> **PROBLEM DESCRIPTION**: Make an exact copy of the listing below.

> **SUPPLIED DATA**:

----------------

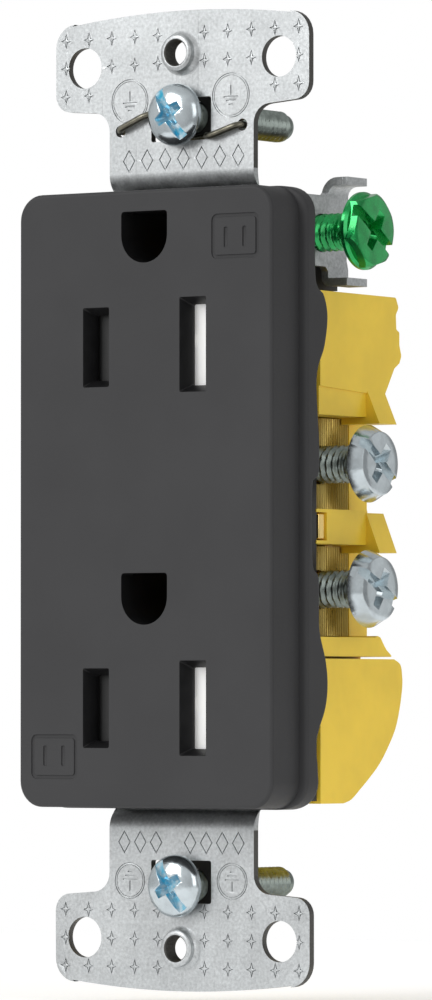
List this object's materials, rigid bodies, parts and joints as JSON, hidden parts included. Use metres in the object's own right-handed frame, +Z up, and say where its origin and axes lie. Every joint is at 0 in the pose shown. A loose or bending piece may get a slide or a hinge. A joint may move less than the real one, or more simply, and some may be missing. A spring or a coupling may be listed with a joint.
{
  "type": "duplex wall outlet",
  "caption": "Rectangular-face duplex wall outlet on a metal strap, with shuttered slots, break-off tabs and side screw terminals for flush mounting in a wall box.",
  "frame": {"origin": "midway between the two mounting screws, in the front plane of the strap's ears", "axes": "+X right, +Y back into the wall, +Z up, seen from the room"},
  "size_m": [0.037, 0.03, 0.1062],
  "materials": {
    "charcoal_nylon": "fine moulded texture, satin",
    "yellow_body": "satin thermoplastic",
    "black_plastic": "satin moulded",
    "white_plastic": "smooth acetal",
    "galvanised_steel": "galvanised sheet, die-cut edges",
    "zinc_screw": "blue-clear zinc plating",
    "brass_strip": "half-bright brass",
    "nickel_strip": "nickel-plated brass",
    "green_screw": "green-dyed zinc plating",
    "spring_steel": "drawn wire",
    "fibre": "vulcanised fibre"
  },
  "bodies": {
    "device": {"assembly_screw_lower": "galvanised_steel", "assembly_screw_upper": "galvanised_steel", "auto_ground_wire": "spring_steel", "back_body": "yellow_body", "front_cover": "charcoal_nylon", "ground_contact_lower": "brass_strip", "ground_contact_upper": "brass_strip", "ground_rivet_lower_high": "nickel_strip", "ground_rivet_lower_low": "nickel_strip", "ground_rivet_upper_high": "nickel_strip", "ground_rivet_upper_low": "nickel_strip", "inner_insulator": "black_plastic", "line_bus": "brass_strip", "line_shutter_spring_lower": "spring_steel", "line_shutter_spring_upper": "spring_steel", "line_wire_clip_lower": "brass_strip", "line_wire_clip_upper": "brass_strip", "mounting_strap": "galvanised_steel", "neutral_bus": "nickel_strip", "neutral_shutter_spring_lower": "spring_steel", "neutral_shutter_spring_upper": "spring_steel", "neutral_wire_clip_lower": "brass_strip", "neutral_wire_clip_upper": "brass_strip", "shutter_tray_lower": "black_plastic", "shutter_tray_upper": "black_plastic"},
    "mounting_screw_upper": {"mounting_screw_upper": "zinc_screw", "captive_washer_upper": "fibre"},
    "mounting_screw_lower": {"mounting_screw_lower": "zinc_screw", "captive_washer_lower": "fibre"},
    "neutral_screw_upper": {"neutral_screw_upper": "zinc_screw"},
    "neutral_screw_lower": {"neutral_screw_lower": "zinc_screw"},
    "line_screw_upper": {"line_screw_upper": "brass_strip"},
    "line_screw_lower": {"line_screw_lower": "brass_strip"},
    "ground_screw": {"ground_screw": "green_screw"},
    "neutral_shutter_upper": {"neutral_shutter_upper": "white_plastic"},
    "line_shutter_upper": {"line_shutter_upper": "black_plastic"},
    "neutral_shutter_lower": {"neutral_shutter_lower": "white_plastic"},
    "line_shutter_lower": {"line_shutter_lower": "black_plastic"}
  },
  "joints": [
    {"name": "mounting_screw_upper_turn", "type": "hinge", "parent": "device", "child": "mounting_screw_upper", "pos_m": [0, 0, 0.04167], "axis": [0, 1, 0], "continuous": true},
    {"name": "mounting_screw_lower_turn", "type": "hinge", "parent": "device", "child": "mounting_screw_lower", "pos_m": [0, 0, -0.04167], "axis": [0, 1, 0], "continuous": true},
    {"name": "neutral_screw_upper_travel", "type": "slide", "parent": "device", "child": "neutral_screw_upper", "axis": [-1, 0, 0], "range_m": [0, 0.006]},
    {"name": "neutral_screw_lower_travel", "type": "slide", "parent": "device", "child": "neutral_screw_lower", "axis": [-1, 0, 0], "range_m": [0, 0.006]},
    {"name": "line_screw_upper_travel", "type": "slide", "parent": "device", "child": "line_screw_upper", "axis": [1, 0, 0], "range_m": [0, 0.006]},
    {"name": "line_screw_lower_travel", "type": "slide", "parent": "device", "child": "line_screw_lower", "axis": [1, 0, 0], "range_m": [0, 0.006]},
    {"name": "ground_screw_travel", "type": "slide", "parent": "device", "child": "ground_screw", "axis": [-1, 0, 0], "range_m": [0, 0.0048]},
    {"name": "neutral_shutter_upper_slide", "type": "slide", "parent": "device", "child": "neutral_shutter_upper", "axis": [1, 0, 0], "range_m": [0, 0.0033], "stiffness_N_per_m": 60, "springref_m": -0.002, "deforming": ["neutral_shutter_spring_upper"]},
    {"name": "line_shutter_upper_slide", "type": "slide", "parent": "device", "child": "line_shutter_upper", "axis": [-1, 0, 0], "range_m": [0, 0.0033], "stiffness_N_per_m": 60, "springref_m": -0.002, "deforming": ["line_shutter_spring_upper"]},
    {"name": "neutral_shutter_lower_slide", "type": "slide", "parent": "device", "child": "neutral_shutter_lower", "axis": [1, 0, 0], "range_m": [0, 0.0033], "stiffness_N_per_m": 60, "springref_m": -0.002, "deforming": ["neutral_shutter_spring_lower"]},
    {"name": "line_shutter_lower_slide", "type": "slide", "parent": "device", "child": "line_shutter_lower", "axis": [-1, 0, 0], "range_m": [0, 0.0033], "stiffness_N_per_m": 60, "springref_m": -0.002, "deforming": ["line_shutter_spring_lower"]}
  ],
  "couplings": [
    {"joint": "line_shutter_upper_slide", "follows": "neutral_shutter_upper_slide", "ratio": 1},
    {"joint": "line_shutter_lower_slide", "follows": "neutral_shutter_lower_slide", "ratio": 1}
  ]
}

----------------

> **EXERCISE OUTPUT**:
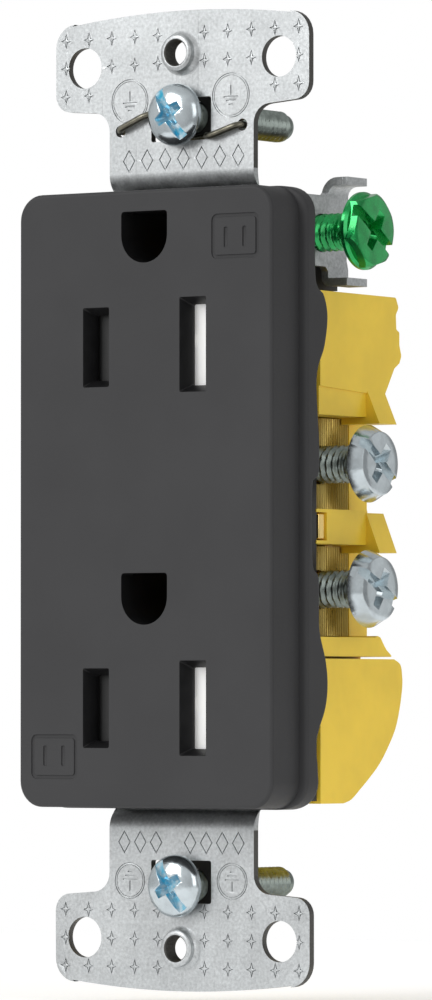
List this object's materials, rigid bodies, parts and joints as JSON, hidden parts included. Use metres in the object's own right-handed frame, +Z up, and say where its origin and axes lie. Every joint is at 0 in the pose shown. A loose or bending piece may get a slide or a hinge. A joint may move less than the real one, or more simply, and some may be missing. A spring or a coupling may be listed with a joint.
{
  "type": "duplex wall outlet",
  "caption": "Rectangular-face duplex wall outlet on a metal strap, with shuttered slots, break-off tabs and side screw terminals for flush mounting in a wall box.",
  "frame": {"origin": "midway between the two mounting screws, in the front plane of the strap's ears", "axes": "+X right, +Y back into the wall, +Z up, seen from the room"},
  "size_m": [0.037, 0.03, 0.1062],
  "materials": {
    "charcoal_nylon": "fine moulded texture, satin",
    "yellow_body": "satin thermoplastic",
    "black_plastic": "satin moulded",
    "white_plastic": "smooth acetal",
    "galvanised_steel": "galvanised sheet, die-cut edges",
    "zinc_screw": "blue-clear zinc plating",
    "brass_strip": "half-bright brass",
    "nickel_strip": "nickel-plated brass",
    "green_screw": "green-dyed zinc plating",
    "spring_steel": "drawn wire",
    "fibre": "vulcanised fibre"
  },
  "bodies": {
    "device": {"assembly_screw_lower": "galvanised_steel", "assembly_screw_upper": "galvanised_steel", "auto_ground_wire": "spring_steel", "back_body": "yellow_body", "front_cover": "charcoal_nylon", "ground_contact_lower": "brass_strip", "ground_contact_upper": "brass_strip", "ground_rivet_lower_high": "nickel_strip", "ground_rivet_lower_low": "nickel_strip", "ground_rivet_upper_high": "nickel_strip", "ground_rivet_upper_low": "nickel_strip", "inner_insulator": "black_plastic", "line_bus": "brass_strip", "line_shutter_spring_lower": "spring_steel", "line_shutter_spring_upper": "spring_steel", "line_wire_clip_lower": "brass_strip", "line_wire_clip_upper": "brass_strip", "mounting_strap": "galvanised_steel", "neutral_bus": "nickel_strip", "neutral_shutter_spring_lower": "spring_steel", "neutral_shutter_spring_upper": "spring_steel", "neutral_wire_clip_lower": "brass_strip", "neutral_wire_clip_upper": "brass_strip", "shutter_tray_lower": "black_plastic", "shutter_tray_upper": "black_plastic"},
    "mounting_screw_upper": {"mounting_screw_upper": "zinc_screw", "captive_washer_upper": "fibre"},
    "mounting_screw_lower": {"mounting_screw_lower": "zinc_screw", "captive_washer_lower": "fibre"},
    "neutral_screw_upper": {"neutral_screw_upper": "zinc_screw"},
    "neutral_screw_lower": {"neutral_screw_lower": "zinc_screw"},
    "line_screw_upper": {"line_screw_upper": "brass_strip"},
    "line_screw_lower": {"line_screw_lower": "brass_strip"},
    "ground_screw": {"ground_screw": "green_screw"},
    "neutral_shutter_upper": {"neutral_shutter_upper": "white_plastic"},
    "line_shutter_upper": {"line_shutter_upper": "black_plastic"},
    "neutral_shutter_lower": {"neutral_shutter_lower": "white_plastic"},
    "line_shutter_lower": {"line_shutter_lower": "black_plastic"}
  },
  "joints": [
    {"name": "mounting_screw_upper_turn", "type": "hinge", "parent": "device", "child": "mounting_screw_upper", "pos_m": [0, 0, 0.04167], "axis": [0, 1, 0], "continuous": true},
    {"name": "mounting_screw_lower_turn", "type": "hinge", "parent": "device", "child": "mounting_screw_lower", "pos_m": [0, 0, -0.04167], "axis": [0, 1, 0], "continuous": true},
    {"name": "neutral_screw_upper_travel", "type": "slide", "parent": "device", "child": "neutral_screw_upper", "axis": [-1, 0, 0], "range_m": [0, 0.006]},
    {"name": "neutral_screw_lower_travel", "type": "slide", "parent": "device", "child": "neutral_screw_lower", "axis": [-1, 0, 0], "range_m": [0, 0.006]},
    {"name": "line_screw_upper_travel", "type": "slide", "parent": "device", "child": "line_screw_upper", "axis": [1, 0, 0], "range_m": [0, 0.006]},
    {"name": "line_screw_lower_travel", "type": "slide", "parent": "device", "child": "line_screw_lower", "axis": [1, 0, 0], "range_m": [0, 0.006]},
    {"name": "ground_screw_travel", "type": "slide", "parent": "device", "child": "ground_screw", "axis": [-1, 0, 0], "range_m": [0, 0.0048]},
    {"name": "neutral_shutter_upper_slide", "type": "slide", "parent": "device", "child": "neutral_shutter_upper", "axis": [1, 0, 0], "range_m": [0, 0.0033], "stiffness_N_per_m": 60, "springref_m": -0.002, "deforming": ["neutral_shutter_spring_upper"]},
    {"name": "line_shutter_upper_slide", "type": "slide", "parent": "device", "child": "line_shutter_upper", "axis": [-1, 0, 0], "range_m": [0, 0.0033], "stiffness_N_per_m": 60, "springref_m": -0.002, "deforming": ["line_shutter_spring_upper"]},
    {"name": "neutral_shutter_lower_slide", "type": "slide", "parent": "device", "child": "neutral_shutter_lower", "axis": [1, 0, 0], "range_m": [0, 0.0033], "stiffness_N_per_m": 60, "springref_m": -0.002, "deforming": ["neutral_shutter_spring_lower"]},
    {"name": "line_shutter_lower_slide", "type": "slide", "parent": "device", "child": "line_shutter_lower", "axis": [-1, 0, 0], "range_m": [0, 0.0033], "stiffness_N_per_m": 60, "springref_m": -0.002, "deforming": ["line_shutter_spring_lower"]}
  ],
  "couplings": [
    {"joint": "line_shutter_upper_slide", "follows": "neutral_shutter_upper_slide", "ratio": 1},
    {"joint": "line_shutter_lower_slide", "follows": "neutral_shutter_lower_slide", "ratio": 1}
  ]
}